Wherever the string "with" appears, copy the whole line.

===== Material provided =====

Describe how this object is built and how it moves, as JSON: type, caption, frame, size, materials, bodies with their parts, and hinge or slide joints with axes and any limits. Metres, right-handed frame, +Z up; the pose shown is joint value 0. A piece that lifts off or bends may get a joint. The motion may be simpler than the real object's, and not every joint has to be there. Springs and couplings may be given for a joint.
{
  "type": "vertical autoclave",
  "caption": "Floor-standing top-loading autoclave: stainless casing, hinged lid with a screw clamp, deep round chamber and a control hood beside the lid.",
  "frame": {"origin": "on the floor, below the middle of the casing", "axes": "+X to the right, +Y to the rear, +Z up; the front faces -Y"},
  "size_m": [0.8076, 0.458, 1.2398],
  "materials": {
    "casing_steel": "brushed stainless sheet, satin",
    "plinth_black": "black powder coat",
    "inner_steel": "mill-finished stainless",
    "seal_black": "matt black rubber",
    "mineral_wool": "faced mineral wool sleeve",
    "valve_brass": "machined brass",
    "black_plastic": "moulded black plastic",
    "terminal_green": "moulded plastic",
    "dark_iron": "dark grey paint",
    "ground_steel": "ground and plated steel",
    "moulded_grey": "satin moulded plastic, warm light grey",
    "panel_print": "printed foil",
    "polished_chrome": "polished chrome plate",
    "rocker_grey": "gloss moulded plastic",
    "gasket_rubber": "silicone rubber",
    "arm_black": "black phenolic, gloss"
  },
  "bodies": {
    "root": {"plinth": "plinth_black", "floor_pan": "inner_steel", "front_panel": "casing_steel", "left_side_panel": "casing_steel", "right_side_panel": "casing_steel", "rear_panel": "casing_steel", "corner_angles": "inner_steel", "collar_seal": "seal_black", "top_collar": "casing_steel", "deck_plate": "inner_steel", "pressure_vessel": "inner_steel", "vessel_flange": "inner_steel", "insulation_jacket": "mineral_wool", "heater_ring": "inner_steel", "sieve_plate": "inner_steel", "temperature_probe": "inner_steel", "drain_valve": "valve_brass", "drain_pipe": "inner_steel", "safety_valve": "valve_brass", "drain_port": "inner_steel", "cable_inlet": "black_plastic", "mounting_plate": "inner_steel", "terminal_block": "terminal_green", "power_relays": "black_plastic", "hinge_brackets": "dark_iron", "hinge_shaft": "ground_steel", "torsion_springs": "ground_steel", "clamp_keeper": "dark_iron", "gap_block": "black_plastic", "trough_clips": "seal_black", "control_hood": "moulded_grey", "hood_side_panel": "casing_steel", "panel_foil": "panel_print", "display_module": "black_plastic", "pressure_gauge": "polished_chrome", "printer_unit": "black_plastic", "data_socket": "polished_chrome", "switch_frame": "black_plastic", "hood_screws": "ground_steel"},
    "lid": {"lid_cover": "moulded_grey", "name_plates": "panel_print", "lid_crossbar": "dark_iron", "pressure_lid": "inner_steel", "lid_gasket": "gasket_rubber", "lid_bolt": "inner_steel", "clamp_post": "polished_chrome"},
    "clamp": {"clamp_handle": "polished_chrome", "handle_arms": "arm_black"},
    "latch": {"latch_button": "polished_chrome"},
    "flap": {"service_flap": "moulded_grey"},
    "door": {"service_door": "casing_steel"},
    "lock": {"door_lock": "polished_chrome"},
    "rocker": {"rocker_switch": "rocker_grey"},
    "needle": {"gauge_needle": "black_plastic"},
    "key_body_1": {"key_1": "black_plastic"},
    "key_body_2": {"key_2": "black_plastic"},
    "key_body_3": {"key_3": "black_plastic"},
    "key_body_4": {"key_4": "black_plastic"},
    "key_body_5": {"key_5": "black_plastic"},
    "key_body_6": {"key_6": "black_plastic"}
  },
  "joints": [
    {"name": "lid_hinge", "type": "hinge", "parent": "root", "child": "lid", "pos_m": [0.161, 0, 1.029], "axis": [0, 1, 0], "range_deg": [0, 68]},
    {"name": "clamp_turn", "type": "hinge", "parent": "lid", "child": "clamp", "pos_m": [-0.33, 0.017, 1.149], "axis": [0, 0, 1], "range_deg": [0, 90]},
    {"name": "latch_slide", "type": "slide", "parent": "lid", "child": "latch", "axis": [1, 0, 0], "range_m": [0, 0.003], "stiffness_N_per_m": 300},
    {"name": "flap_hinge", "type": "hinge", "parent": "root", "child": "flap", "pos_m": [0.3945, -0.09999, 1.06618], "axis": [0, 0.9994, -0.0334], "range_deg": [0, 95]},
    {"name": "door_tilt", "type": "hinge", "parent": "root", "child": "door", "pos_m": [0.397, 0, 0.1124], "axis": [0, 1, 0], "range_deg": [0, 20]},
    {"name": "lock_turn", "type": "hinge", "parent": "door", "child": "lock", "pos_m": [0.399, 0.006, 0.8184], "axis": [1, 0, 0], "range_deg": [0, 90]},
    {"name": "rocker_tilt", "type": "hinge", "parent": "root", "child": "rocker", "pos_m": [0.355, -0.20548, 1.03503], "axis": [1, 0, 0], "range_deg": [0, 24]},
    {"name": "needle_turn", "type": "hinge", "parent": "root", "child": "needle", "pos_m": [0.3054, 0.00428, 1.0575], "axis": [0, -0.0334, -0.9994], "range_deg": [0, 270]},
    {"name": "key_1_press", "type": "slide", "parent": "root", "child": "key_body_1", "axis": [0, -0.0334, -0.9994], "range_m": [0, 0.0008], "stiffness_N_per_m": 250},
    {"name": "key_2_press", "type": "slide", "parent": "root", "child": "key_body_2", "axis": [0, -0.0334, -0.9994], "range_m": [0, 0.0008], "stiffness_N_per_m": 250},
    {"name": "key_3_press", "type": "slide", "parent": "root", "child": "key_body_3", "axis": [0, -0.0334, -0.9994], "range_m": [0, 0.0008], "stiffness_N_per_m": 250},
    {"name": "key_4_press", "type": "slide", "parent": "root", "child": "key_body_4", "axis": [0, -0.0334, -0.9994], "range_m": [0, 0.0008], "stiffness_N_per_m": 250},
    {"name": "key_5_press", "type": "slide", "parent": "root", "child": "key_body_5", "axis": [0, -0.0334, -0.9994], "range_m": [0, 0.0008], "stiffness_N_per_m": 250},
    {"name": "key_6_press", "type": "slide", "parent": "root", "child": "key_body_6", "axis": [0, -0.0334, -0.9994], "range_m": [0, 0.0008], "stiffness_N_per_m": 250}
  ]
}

=====

* **Completed task**:
Describe how this object is built and how it moves, as JSON: type, caption, frame, size, materials, bodies with their parts, and hinge or slide joints with axes and any limits. Metres, right-handed frame, +Z up; the pose shown is joint value 0. A piece that lifts off or bends may get a joint. The motion may be simpler than the real object's, and not every joint has to be there. Springs and couplings may be given for a joint.
  "caption": "Floor-standing top-loading autoclave: stainless casing, hinged lid with a screw clamp, deep round chamber and a control hood beside the lid.",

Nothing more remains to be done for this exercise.